In the past ten years, BNFF has screened 26 films that were produced with Belgian funding or starred Belgian talent. Two films in the festival programmes were from the director duo of Gustave Kervern & Benoit Delepine and Pierre-Paul Renders and Dominique Deruddere, and the latter two have been guests of BNFF as well. In international competition at BNFF, Belgian films have competed for awards on three occasions. Since French-language films from Wallonia have dominated over the years in both competition and ordinary programmes, films from Flanders are receiving more attention in this programme.

The special programme on Belgian film would not reflect the true face of cinematography in that country if it did not include co-productions. Quite a number of directors have received inspiration far from home, such as Peter Brosens in Mongolia “The Colour of Water” and Marion Hänsel in Africa (“Sounds of Sand”). Belgium’s financial contribution is noteworthy in a number of French films as well: the World War II film “Days of Glory” and a film adaptation of a literary classic, “Lady Chatterley”.

“Real” Belgian films often take things to an extreme. The result might be a shock film like “Ex Drummer”, which will be screened in the late night film programme. A dose of foreboding also emanates from the unusual road- movie “Small Gods”. Belgian directors tend to do a good job at not trying to change the world but rather depicting the lives of ordinary people. The wry “The "Only One" tells of the self-dignity of a pensioner with a lot of vitality left, “With Friends Like These!” will be recognizable to everyone who has stood face to face with a dying relationship and independence issues, the erotic thriller “Cages” displays love that crosses the line in the name of saving a relationship.
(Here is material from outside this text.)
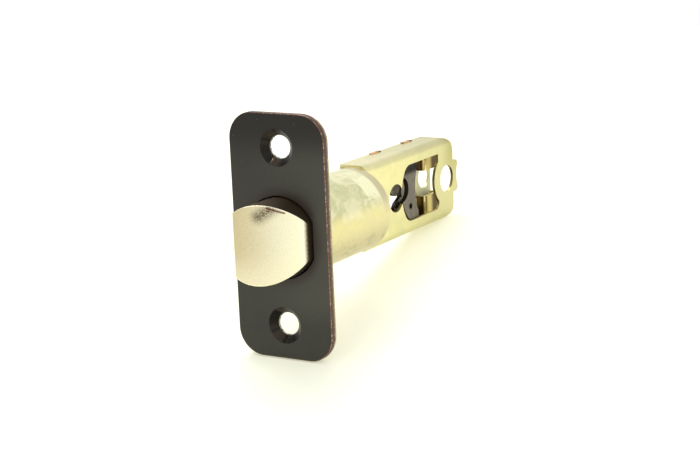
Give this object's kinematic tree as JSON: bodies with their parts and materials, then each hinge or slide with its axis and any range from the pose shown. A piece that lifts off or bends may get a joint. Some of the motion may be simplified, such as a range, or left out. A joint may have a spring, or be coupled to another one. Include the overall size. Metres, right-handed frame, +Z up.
{
  "type": "tubular spring latch",
  "caption": "Door latch with a bevelled spring bolt in a round barrel, a faceplate, and a sheet-metal case holding a turning cam that pulls the bolt in.",
  "frame": {"origin": "on the bolt's axis at the front face of the faceplate", "axes": "+Y along the barrel into the door, +Z up along the faceplate, +X towards the bolt's bevelled side; the bolt sticks out towards -Y"},
  "size_m": [0.0254, 0.0906, 0.0572],
  "materials": {
    "aged_bronze": "dark oiled bronze, satin, copper at the worn edge",
    "zinc_grey": "plated steel",
    "zinc_yellow": "yellow zinc plate with a rainbow tint",
    "satin_nickel": "satin nickel",
    "plain_steel": "plain steel",
    "black_steel": "black oxide"
  },
  "bodies": {
    "latch_case": {"faceplate": "aged_bronze", "backing_plate": "zinc_grey", "barrel": "zinc_yellow", "case_body": "zinc_yellow", "case_cover": "zinc_yellow", "spring_seat": "plain_steel", "bolt_spring": "plain_steel"},
    "bolt": {"latch_bolt": "satin_nickel", "bolt_pin": "plain_steel", "tail_yoke": "plain_steel", "upper_pull_pin": "plain_steel", "lower_pull_pin": "plain_steel"},
    "cam": {"near_cam": "black_steel", "cam_core": "black_steel", "far_cam": "black_steel", "upper_cam_rivet": "black_steel", "lower_cam_rivet": "black_steel"}
  },
  "joints": [
    {"name": "bolt_slide", "type": "slide", "parent": "latch_case", "child": "bolt", "axis": [0, 1, 0], "range_m": [0, 0.0102], "stiffness_N_per_m": 500, "springref_m": -0.008, "deforming": ["bolt_spring"]},
    {"name": "cam_turn", "type": "hinge", "parent": "latch_case", "child": "cam", "pos_m": [0, 0.0603, 0], "axis": [1, 0, 0], "range_deg": [0, 62.2]}
  ],
  "couplings": [
    {"joint": "cam_turn", "follows": "bolt_slide", "rad_per_m": 106.1}
  ]
}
Other Black Nights programmes also feature films with a Belgian tie-in. The Moroccan prison film “Hell in Tangier” covers the topic of human rights, François Ozon’s “Angel“ tells of a love of a lifetime, and “Blind” tells of a really big love of a lifetime. Also in the programme is Belgian director Sam Garbanski’s commercial hit “Irina Palm”, and the children and youth film festival Just Film will screen an historical adventure movie, “Crusade in Jeans”.

“Focus on Belgium” was made possible by support from the Embassy of the Kingdom of Belgium and the French Community and Flemish Community. Flanders Image and the Festival International du Film Francophone de Namur provided assistance in putting together the programme.